Going Through Methadone Withdrawal

Going Through Methadone Withdrawal

What Is Methadone?

If you have severe, chronic pain, you may use a prescription medication for temporary relief. This especially may be the case if non-narcotic drugs like ibuprofen or acetaminophen don’t relieve your pain.

Methadone is a prescription drug for severe pain. As an opiate, methadone is also highly addictive. Opiate addiction leads many patients to find illegal ways to get methadone — even when their prescriptions have expired.

Long-term use and abuse of methadone can lead to serious health complications. Once you’re addicted to this drug, you’ll experience painful withdrawal symptoms as you stop taking it. Overcoming methadone withdrawal is tough. But you can quit successfully with the help of your doctor and support from your loved ones.

Symptoms of Withdrawal

If you’re addicted to methadone, you’ll probably experience withdrawal symptoms after you stop taking the drug. Because withdrawal can cause pain, you may feel an even greater need to take the drug. This can lead to a repeating cycle of temporary withdrawal and further drug use.

Once you enter the withdrawal stage, other uncomfortable symptoms are likely to take place of the sedated feelings you’re accustomed to. Within the first few hours that you’re off the drug, you might feel:

  • tired
  • anxious
  • restless
  • sweaty

At first, withdrawal may feel like the flu. Muscle aches and pains are common after you stop taking methadone. As the symptoms of withdrawal progress, you might feel severely nauseous. Vomiting, cramps, and diarrhea may also occur. Unlike with the flu, withdrawal symptoms can remain severe for several days.

How Long Do Symptoms Last?

Symptoms of methadone withdrawal usually start within 30 hours after your last exposure to the drug. This timeframe is longer compared to withdrawal from other types of opiates, but the pain isn’t any less severe.

The amount of time you experience methadone withdrawal symptoms varies, lasting up to a few weeks or longer. You’ll likely experience the worst of the symptoms during your first week of withdrawal. Unfortunately, it can take longer for your body to cope without methadone than it did to become addicted to the opiate.

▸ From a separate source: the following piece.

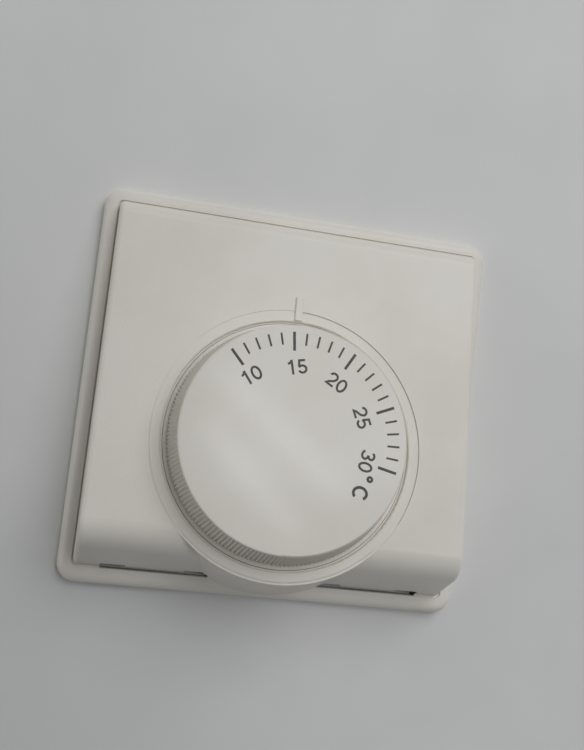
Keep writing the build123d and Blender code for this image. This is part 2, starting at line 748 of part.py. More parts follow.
def turned(points):
    """A solid of revolution about the dial's axis, from points (radius, level)."""
    return on_dial(revolve(Plane.XZ * make_face(Polyline(*points, close=True)), Axis.Z))


def capsule_front_shell():
    rim = CAPSULE_RADIUS
    deck = rim - CAPSULE_STEP
    middle = CAPSULE_TOP - CAPSULE_DEPTH / 2
    return turned(
        [
            (0, NUT_LOW),
            (CAPSULE_BOSS_RADIUS, NUT_LOW),
            (CAPSULE_BOSS_RADIUS, CAPSULE_TOP),
            (deck, CAPSULE_TOP),
            (deck, middle + CAPSULE_METAL),
            (rim, middle + CAPSULE_METAL),
            (rim, middle),
            (deck - CAPSULE_METAL, middle),
            (deck - CAPSULE_METAL, CAPSULE_TOP - CAPSULE_METAL),
            (0, CAPSULE_TOP - CAPSULE_METAL),
        ]
    )


def capsule_rear_shell():
    rim = CAPSULE_RADIUS
    deck = rim - CAPSULE_STEP
    middle = CAPSULE_TOP - CAPSULE_DEPTH / 2 - CAPSULE_METAL / 2
    hole = 2 * PUSHER_RADIUS
    return turned(
        [
            (rim, middle),
            (rim, middle - CAPSULE_METAL),
            (deck, middle - CAPSULE_METAL),
            (deck, CAPSULE_LOW),
            (hole, CAPSULE_LOW),
            (hole, CAPSULE_LOW + CAPSULE_METAL),
            (deck - CAPSULE_METAL, CAPSULE_LOW + CAPSULE_METAL),
            (deck - CAPSULE_METAL, middle),
        ]
    )


def capsule_diaphragm():
    high = CAPSULE_TOP - CAPSULE_DEPTH / 2
    return on_dial(rod(CAPSULE_RADIUS, high - CAPSULE_METAL / 2, high))


def capsule_pusher():
    high = CAPSULE_TOP - CAPSULE_DEPTH / 2 - CAPSULE_METAL / 2
    button = rod(PUSHER_RADIUS, PUSHER_TIP, high)
    tip = button.faces().sort_by(Axis.Z)[0].edges()
    return on_dial(fillet(tip, PUSHER_REACH / 2))


# ---------------------------------------------------------------- switch


def switch_lever():
    """Steel strip: an eye at one end, flat under the capsule, cranked up at its tip."""
    flat = LEVER_LOW + LEVER_SHEET / 2
    tip = TIP_LOW + LEVER_SHEET / 2
    points = [
        (PIVOT_X, flat),
        (CRANK_START, flat),
        (CRANK_START + CRANK_LENGTH, tip),
        (TIP_X + TIP_WIDTH / 2, tip),
    ]
    strip = Rot(0, 0, -90) * bent_strip(points, LEVER_SHEET, LEVER_WIDTH, LEVER_SHEET)
    eye = Pos(PIVOT_X, 0, PIVOT_Z) * Rot(90, 0, 0) * Cylinder(EYE_RADIUS, LEVER_WIDTH)
    bore = Pos(PIVOT_X, 0, PIVOT_Z) * Rot(90, 0, 0) * Cylinder(PIVOT_RADIUS + PIVOT_CLEARANCE, DEEP)
    lever = strip + eye - bore
    return on_dial(lever - rod(SETTER_RADIUS + CLOSE, -DEEP, DEEP, TIP_X))


def lever_pivot_pin():
    length = LEVER_WIDTH + 2 * (EAR_GAP + EAR_THICKNESS)
    return on_dial(Pos(PIVOT_X, 0, PIVOT_Z) * Rot(90, 0, 0) * Cylinder(PIVOT_RADIUS, length))


def calibration_screw():
    length = TIP_TOP - SETTER_LOW
    setter = screw(SETTER_RADIUS, SETTER_HEAD, SETTER_HEAD_HEIGHT, length)
    return on_dial(Pos(TIP_X, 0, TIP_TOP) * setter)


def contact_blade():
    length = BLADE_TIP - BLADE_ROOT + BLADE_CLAMP
    blade = block(BLADE_WIDTH, length, BLADE_LOW, BLADE_TOP, TIP_X, BLADE_TIP - length / 2)
    blade -= rod(SCREW_RADIUS + CLOSE, -DEEP, DEEP, TIP_X, BLADE_SCREW_Y)
    return on_dial(blade - rod(CONTACT_RADIUS / 2 + CLOSE, -DEEP, DEEP, TIP_X, CONTACT_Y))


def moving_contact():
    button = rod(CONTACT_RADIUS, BLADE_TOP, BLADE_TOP + CONTACT_HEIGHT)
    rivet = rod(CONTACT_RADIUS / 2, BLADE_LOW - CONTACT_HEIGHT, BLADE_TOP)
    tail = rod(CONTACT_RADIUS, BLADE_LOW - CONTACT_HEIGHT, BLADE_LOW)
    return on_dial(Pos(TIP_X, CONTACT_Y, 0) * (button + rivet + tail))


def blade_armature():
    """Small iron plate at the blade's tip, for the magnet to pull."""
    y = BLADE_TIP - ARMATURE_LENGTH / 2
    top = BLADE_TOP + ARMATURE_THICKNESS
    return on_dial(block(BLADE_WIDTH, ARMATURE_LENGTH, BLADE_TOP, top, TIP_X, y))


def contact_screws():
    """The two screws that hold the blade and the fixed contact's bracket."""
    fixing = screw(SCREW_RADIUS - CLOSE, HEAD_RADIUS, HEAD_HEIGHT, SCREW_LENGTH - CLOSE)
    blade = Pos(TIP_X, BLADE_SCREW_Y, BLADE_TOP) * fixing
    bracket = Pos(BRACKET_SCREW_X, CONTACT_Y, BRACKET_FOOT + BRACKET_SHEET) * fixing
    return Compound([on_dial(blade), on_dial(bracket)])


def fixed_contact_bracket():
    top = BRACKET_TOP - BRACKET_SHEET / 2
    foot = BRACKET_FOOT + BRACKET_SHEET / 2
    points = [
        (TIP_X - BRACKET_WIDTH / 2, top),
        (BRACKET_LEG, top),
        (BRACKET_LEG, foot),
        (BRACKET_END, foot),
    ]
    strip = Rot(0, 0, -90) * bent_strip(points, BRACKET_SHEET, BRACKET_WIDTH, BRACKET_SHEET)
    strip = Pos(0, CONTACT_Y, 0) * strip
    strip -= rod(SCREW_RADIUS + CLOSE, -DEEP, BRACKET_FOOT + MARGIN, BRACKET_SCREW_X, CONTACT_Y)
    return on_dial(strip - rod(CONTACT_RADIUS / 2 + CLOSE, -DEEP, DEEP, TIP_X, CONTACT_Y))


def fixed_contact():
    button = rod(CONTACT_RADIUS, CONTACT_FACE, BRACKET_LOW)
    rivet = rod(CONTACT_RADIUS / 2, BRACKET_LOW, BRACKET_TOP)
    return on_dial(Pos(TIP_X, CONTACT_Y, 0) * (button + rivet))


def snap_magnet():
    y = BLADE_TIP + MAGNET_GAP + MAGNET_THICKNESS / 2
    low = BLADE_LOW - MAGNET_SINK
    return on_dial(block(MAGNET_LENGTH, MAGNET_THICKNESS, low, low + MAGNET_HEIGHT, TIP_X, y))


# ---------------------------------------------------------------- wiring


def terminal_xs():
    first = TERMINAL_X - (TERMINALS - 1) * TERMINAL_PITCH / 2
    return [first + TERMINAL_PITCH * place for place in range(TERMINALS)]


def terminal_block():
    length = TERMINALS * TERMINAL_PITCH
    body = block(length, TERMINAL_LENGTH, FLOOR, FLOOR + TERMINAL_HEIGHT, TERMINAL_X, TERMINAL_Y)
    chamber = TERMINAL_PITCH - TERMINAL_WALL
    for x in terminal_xs():
        body -= block(
            chamber,
            TERMINAL_LENGTH,
            FLOOR + TERMINAL_WALL,
            FLOOR + TERMINAL_WALL + CLAMP_HEIGHT,
            x,
            TERMINAL_Y + TERMINAL_WALL,
        )
        body -= rod(SCREW_RADIUS + SEAT_GAP, FLOOR + TERMINAL_WALL, DEEP, x, TERMINAL_Y)
        channel = BUSBAR_WIDTH + 2 * BUSBAR_GAP
        body -= block(channel, DEEP, FLOOR - MARGIN, FLOOR + TERMINAL_WALL + CLOSE, x, TERMINAL_Y)
    return body


def terminal_clamps():
    side = TERMINAL_PITCH - TERMINAL_WALL - 2 * CLOSE
    low = FLOOR + TERMINAL_WALL + CLOSE
    high = low + CLAMP_HEIGHT - 2 * CLOSE
    clamps = []
    for x in terminal_xs():
        cage = block(side, TERMINAL_LENGTH / 2, low, high, x, TERMINAL_Y)
        inside = side - 2 * CLAMP_METAL
        cage -= block(inside, DEEP, low + CLAMP_METAL, high - 2 * CLAMP_METAL, x, TERMINAL_Y)
        clamps.append(cage - rod(SCREW_RADIUS, low + CLAMP_METAL, DEEP, x, TERMINAL_Y))
    return Compound(clamps)


def terminal_screws():
    seat = FLOOR + TERMINAL_HEIGHT - HEAD_HEIGHT
    screws = []
    for x in terminal_xs():
        one = rod(SCREW_RADIUS - CLOSE, FLOOR + TERMINAL_HEIGHT / 2, FLOOR + TERMINAL_HEIGHT)
        slot = block(DEEP, SCREW_SLOT, seat + HEAD_HEIGHT / 2, DEEP)
        screws.append(Pos(x, TERMINAL_Y, 0) * (one - slot))
    return Compound(screws)


def flat_bar(points):
    """Flat conductor laid on the floor along points (across, up)."""
    bar = trace(Polyline(*points), line_width=BUSBAR_WIDTH)
    return plate_of(bar, FLOOR, FLOOR + BUSBAR_SHEET)


def riser(x, y, top):
    """Upright end of a conductor, square to the dial, from the floor up to a level."""
    strip = block(BUSBAR_WIDTH, BUSBAR_SHEET, -DEEP / 2, top, x, y)
    return above_floor(on_dial(strip), 0)


def live_busbar():
    """From the third terminal to the fixed contact's bracket."""
    start = terminal_xs()[-2]
    end = CONTACT_Y - BRACKET_WIDTH / 2 - CLOSE - BUSBAR_SHEET / 2
    corner = floor_height(end)
    bar = flat_bar(
        [
            (start, TERMINAL_Y),
            (start, LOWER_LANE),
            (BRACKET_SCREW_X, LOWER_LANE),
            (BRACKET_SCREW_X, corner),
        ]
    )
    return bar + riser(BRACKET_SCREW_X, end, BRACKET_FOOT + BRACKET_SHEET)


def heating_busbar():
    """From the last terminal to the contact blade, with a spur to the resistor."""
    start = terminal_xs()[-1]
    end = BLADE_ROOT - BLADE_CLAMP - CLOSE - BUSBAR_SHEET / 2
    bar = flat_bar(
        [
            (start, TERMINAL_Y),
            (start, UPPER_LANE),
            (TIP_X, UPPER_LANE),
            (TIP_X, floor_height(end)),
        ]
    )
    lead = floor_height(lead_places()[0])
    spur = flat_bar([(RESISTOR_X, UPPER_LANE), (RESISTOR_X, lead + BUSBAR_WIDTH / 2)])
    return bar + spur + riser(TIP_X, end, BLADE_TOP)


def neutral_link():
    """From the second terminal to the resistor's upper lead."""
    start = terminal_xs()[1]
    end = floor_height(lead_places()[1])
    lane = end + 2 * BUSBAR_WIDTH
    return flat_bar(
        [
            (start, TERMINAL_Y),
            (start, lane),
            (RESISTOR_X, lane),
            (RESISTOR_X, end - BUSBAR_WIDTH / 2),
        ]
    )


def lead_places():
    reach = RESISTOR_LENGTH / 2 + 2 * LEAD_RADIUS
    return RESISTOR_Y - reach, RESISTOR_Y + reach


def accelerator_resistor():
    """Small heater beside the capsule: a body lying up the dial, with a bent lead at each end."""
    lying = Pos(RESISTOR_X, RESISTOR_Y, RESISTOR_LEVEL) * Rot(90, 0, 0)
    body = Cylinder(RESISTOR_RADIUS, RESISTOR_LENGTH)
    body = fillet(body.edges().filter_by(GeomType.CIRCLE), LEAD_RADIUS)
    low, high = lead_places()
    leads = lying * Cylinder(LEAD_RADIUS, high - low)
    for y in (low, high):
        leads += rod(LEAD_RADIUS, -DEEP / 2, RESISTOR_LEVEL, RESISTOR_X, y)
        leads += Pos(RESISTOR_X, y, RESISTOR_LEVEL) * Sphere(LEAD_RADIUS)
    room = block(WIDTH, HEIGHT, FLOOR + BUSBAR_SHEET, DEEP)
    return on_dial(lying * body + leads) & room


NODES = {
    "base_plate": base_plate,
    "front_cover": front_cover,
    "cover_screw": cover_screw,
    "dial_knob": dial_knob,
    "knob_clip": knob_clip,
    "setting_spindle": setting_spindle,
    "spindle_clip": spindle_clip,
    "spindle_bush": spindle_bush,
    "mechanism_frame": mechanism_frame,
    "frame_screws": frame_screws,
    "guide_pins": guide_pins,
    "setting_nut": setting_nut,
    "capsule_front_shell": capsule_front_shell,
    "capsule_rear_shell": capsule_rear_shell,
    "capsule_diaphragm": capsule_diaphragm,
    "capsule_pusher": capsule_pusher,
    "switch_lever": switch_lever,
    "lever_pivot_pin": lever_pivot_pin,
    "calibration_screw": calibration_screw,
    "contact_blade": contact_blade,
    "moving_contact": moving_contact,
    "blade_armature": blade_armature,
    "contact_screws": contact_screws,
    "fixed_contact_bracket": fixed_contact_bracket,
    "fixed_contact": fixed_contact,
    "snap_magnet": snap_magnet,
    "terminal_block": terminal_block,
    "terminal_clamps": terminal_clamps,
    "terminal_screws": terminal_screws,
    "live_busbar": live_busbar,
    "heating_busbar": heating_busbar,
    "neutral_link": neutral_link,
    "accelerator_resistor": accelerator_resistor,
}

os.makedirs("parts", exist_ok=True)
for name, make in NODES.items():
    export_step(stand_up(make()), f"parts/{name}.step")
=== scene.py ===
# %% [markdown]
# # A dial room thermostat, finished in Blender
#
# The solid pieces of this thermostat come from the CAD model, at their real size and place. This
# lesson gives them their looks: moulded plastic that is a little warm and a little worn, metal
# that shows how it was made, and the printed scale that the CAD leaves out.
#
# It is written as a notebook. Each step starts with a few sentences on what the piece is and why
# it is made this way, and the cell after it does the work and prints what it made.

import json
from math import cos, pi, radians, sin

import bpy
from mathutils import Matrix, Vector


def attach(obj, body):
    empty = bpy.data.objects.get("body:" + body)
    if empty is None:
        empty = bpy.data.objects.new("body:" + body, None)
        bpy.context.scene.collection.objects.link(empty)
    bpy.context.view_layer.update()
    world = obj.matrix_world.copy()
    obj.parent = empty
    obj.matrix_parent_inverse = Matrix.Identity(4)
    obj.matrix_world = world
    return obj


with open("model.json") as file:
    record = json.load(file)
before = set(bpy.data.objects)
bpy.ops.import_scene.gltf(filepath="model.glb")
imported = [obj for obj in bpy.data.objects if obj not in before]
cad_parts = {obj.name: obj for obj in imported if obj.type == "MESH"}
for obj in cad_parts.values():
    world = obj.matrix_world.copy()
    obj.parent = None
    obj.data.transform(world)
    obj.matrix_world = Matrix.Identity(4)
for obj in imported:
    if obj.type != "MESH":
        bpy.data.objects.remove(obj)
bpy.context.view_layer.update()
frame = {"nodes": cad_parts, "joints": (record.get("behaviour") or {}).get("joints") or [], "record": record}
nodes = frame["nodes"]
joints = {joint["name"]: joint for joint in frame["joints"]}

# %% [markdown]
# ## The dial's own plane
#
# The cover is a wedge, so the dial leans back from the wall's plane. Its hinge in the CAD record
# says where the middle of the dial is and which way it looks. Everything that belongs to the
# knob is drawn flat, as on a sheet of paper, and then put in that plane.

# %% The dial's plane
MM = 0.001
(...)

Help for Methadone Withdrawal

It’s best not to go through methadone withdrawal alone. A doctor can provide specific treatments to ease withdrawal symptoms. These treatments significantly improve your odds for recovery. Buprenorphine and clonidine are drugs used to shorten the withdrawal process and even alleviate some of the related symptoms.

In severe cases of addiction, your doctor may prescribe methadone. Though it may seem that more of the opiate may make things worse, guided methadone therapy can help you reduce your opiate use over time. The process will continue until you no longer require methadone at all.

Due to the high risk of abuse and overdose, methadone therapy is only used if you’re enrolled in a government-approved treatment program. A physician will monitor your methadone intake and response to ensure that the withdrawal process is safe and effective.

Group support can be crucial for long-term recovery. You may find little empathy among family members because they can’t relate to your situation. Finding support from fellow recovering addicts can help you find your voice and stay on track. The support group program SMART (self-management and recovery training) is also helpful for opiate addicts.

Complications of Methadone Use and Withdrawal

Methadone isn’t prescribed for long-term use. Doctors are careful in giving patients this powerful drug, and it’s only used for the shortest time possible. Using methadone too long can have serious health consequences, including:

  • breathing difficulties
  • heart rate changes
  • sedation that leads to coma
  • death

The withdrawal process also comes with complications, though they are few compared with continued methadone abuse. When going through withdrawal, you might develop dehydration from excessive vomiting and diarrhea.

Once you detoxify your system of methadone, it’s even more critical that you don’t abuse this drug. Recovering addicts are more susceptible to death after they start using methadone again.


Methadone abuse can be a life-or-death situation. The only way to get out of the cycle of methadone is to stop using it. But you don’t have to go cold turkey. Your doctor can help ease the process to improve your chances of recovery.

Don’t let fear of withdrawal get in the way of your recovery. Methadone withdrawal can be difficult, but if you consider the long-term benefits, you’ll find that withdrawal is far better than the negative effects of addiction.